Earlier this year, Bauer Media also restructured its digital team, and ‘centralised’ other magazine titles, including Woman’s Day, OK Magazine and NW. It later merged the print and digital teams of Elle and Harper’s Bazaar. And in the last few months, Kemp’s departure was joined by other print editors, including Harper’s Bazaar’s Kellie Hush, Elle’s editor Justine Cullen, and NW and OK editors Lucy Walker and Mark Brandon.

Two years ago there was the hope that with the closure of Cleo, Bauer Media could focus on Dolly and Cosmopolitan. Yet struggling ad revenue and a lack of digital strategy will kill a brand, no matter how strong it once was. And without a digital strategy, it simply could not adapt to changing consumer habits.

Cosmopolitan Australia was a ticking time bomb, a sinking ship, a title dead in the water for some time.

But it was also a missed opportunity. A brand that could have, and should have, prospered as a brand-safe platform and content provider for women.
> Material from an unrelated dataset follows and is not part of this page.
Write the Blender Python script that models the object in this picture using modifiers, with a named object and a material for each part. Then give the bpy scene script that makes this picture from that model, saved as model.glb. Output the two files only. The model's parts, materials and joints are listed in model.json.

And while Bauer Media’s CEO Paul Dykzeul has worked tirelessly to integrate digital and print teams across magazines, it is too little too late.

For other print-focused women’s lifestyle products, this week’s announcement should be a concern. Broad mass market women’s magazines just don’t cut it anymore, and implementing a digital strategy now means competing with major digital brands who are agile and can adapt to consumer behavioural changes a lot quicker.

“Fundamentally, Bauer has failed to transform itself from a legacy print publisher to a digital media company,” my former colleague, Miranda Ward, once wrote.

“The closure of icon, Cleo, proves no title is safe as Bauer looks to reinvent itself. But how much of its rich history does Bauer need to shed to move forward?”

This isn’t the end for one of Australia’s oldest publishing businesses. But without brand relevance in the modern era, being a ‘legacy’ or ‘iconic’ brand isn’t enough to survive.